Nenhuma saída passa por esta reforma. Ela precisa ser derrotada em sua integralidade. Não há pontos negociáveis, a PEC n º6/2019 não apresenta nada de positivo.
Mas, nós só a derrotaremos na medida que impormos outras perdas a lógica de disposição da riqueza pública, produzida por nossa classe, ao sabor do empresariado. Trata-se de colocar aquilo os trabalhadores do Brasil produzem à serviço da classe trabalhadora.
Em primeiro lugar: combater o sistema da dívida. Realizar uma auditoria, para conhecermos todos os detalhes sobre quem se beneficia desse sistema. Mas, também suspender seu pagamento, confiscar o patrimônio daquelas empresas e empresários que se locupletaram da formação de dívida sobre dívida, das taxas de juros elevadas, das dívidas odiosas, dentre outros meios de transferência de riqueza para apropriação privada do capital.
Outra medida é estatizar todos os setores estratégicos da economia.

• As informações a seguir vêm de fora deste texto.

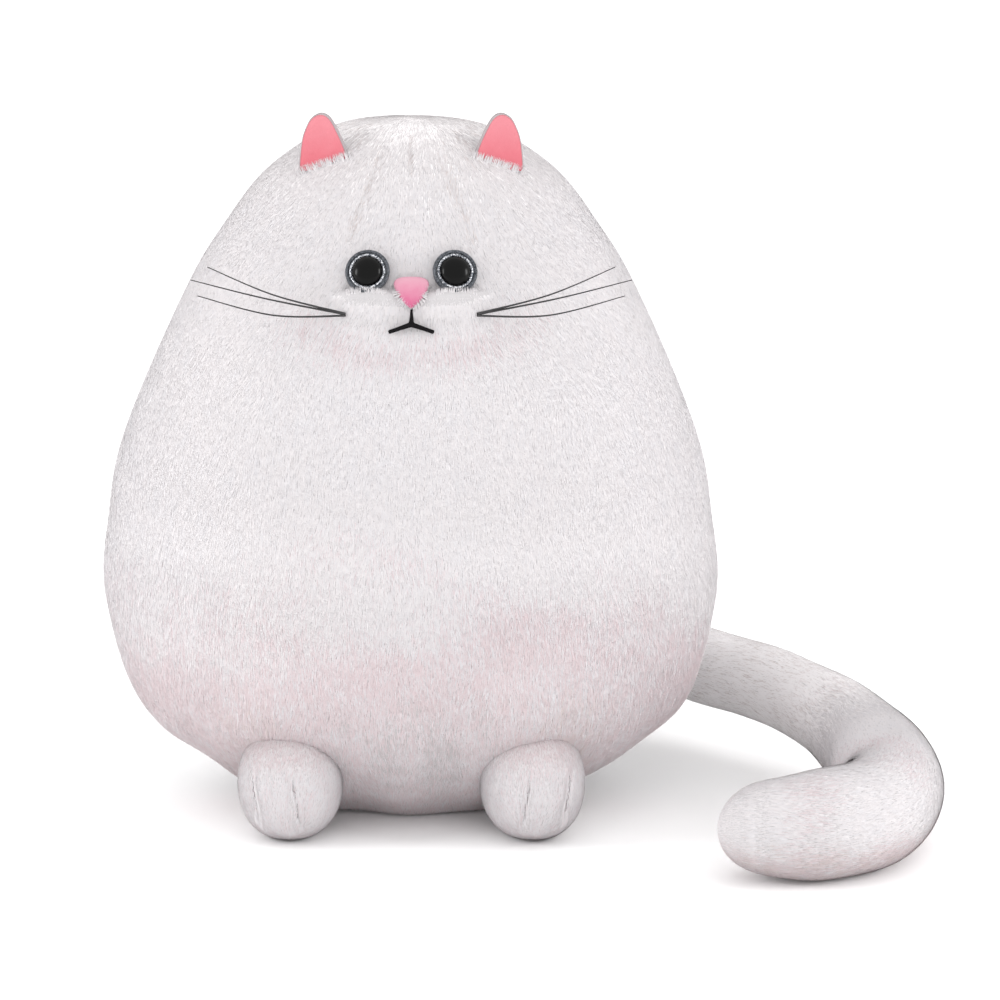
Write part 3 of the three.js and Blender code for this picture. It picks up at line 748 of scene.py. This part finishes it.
def make_tail():
    line, radius = tail_line(330)
    rings = tube(line, radius, sides=110)
    rings = pushed_out(rings[:, ::-1], tail_relief)
    rings[..., 2] = np.maximum(rings[..., 2], SKIN_INSET)
    skin = Skin("plush_tail", rings, combed_along_tail, tail_zones)
    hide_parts("tail_skin_upper", "tail_skin_lower", "tail_root_filling")
    near = grow_pile("pile_tail_near", skin, 5.0, 5.0 * MM, 700,
                     lambda points: points[:, 1] > TAIL_PILE_SPLIT)
    far = grow_pile("pile_tail_far", skin, 5.5, 5.0 * MM, 710,
                    lambda points: points[:, 1] <= TAIL_PILE_SPLIT)
    for piece in (skin.object, near, far):
        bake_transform(piece)


# ---------------------------------------------------------------- paws
def toe_line(offset, height):
    """Distance of a toe crease from the middle of the paw; it leans out as it rises."""
    return offset + 0.12 * (height + 0.002) + 0.3 * MM * np.sin(height / 0.0022)


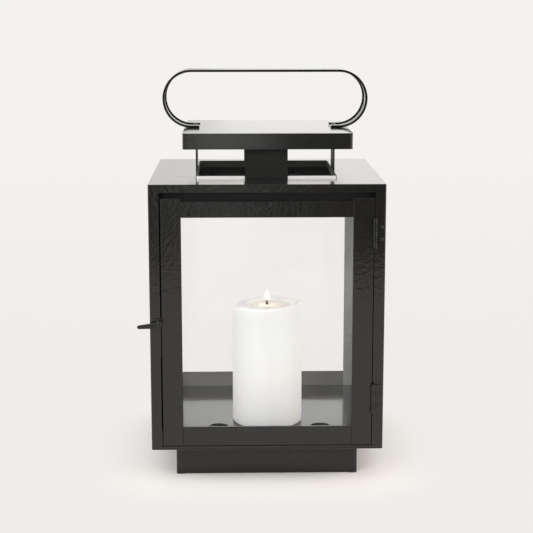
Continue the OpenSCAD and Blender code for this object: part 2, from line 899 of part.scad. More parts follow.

Principalmente, reestatizar a Vale (inclusive fazendo que todos aqueles que se beneficiaram por seus crimes paguem) e a mineração, o sistema energético, petrolífero, os bancos, o setor de telecomunicações, portos, aeroportos, rodovias, ferrovias, educação. Bem como aqueles que formaram suas fortunas com programas de transferência de recursos públicos e endividamento da população – como foram as instituições de educação superior privadas. Colocando estas empresas sob o controle dos trabalhadores.
Do ponto de vista da arrecadação de recursos do Estado, pesar sobre a propriedade privada do capital. Não apenas com imposto sobre grandes fortunas, e IPVA sobre lanchas e helicópteros, mas principalmente em impostos sobre a remuneração de lucros e dividendos e remessas de lucros ao exterior. É inadmissível que o capital siga livre para se apropriar da riqueza, enquanto os trabalhadores que a produzem ainda arquem com uma estrutura altamente regressiva de tributação.
Com isto desatamos os primeiros nós e começamos a evitar a catástrofe que pesará, como todas, sobre a classe trabalhadora. A burguesia que pague pela crise produziu.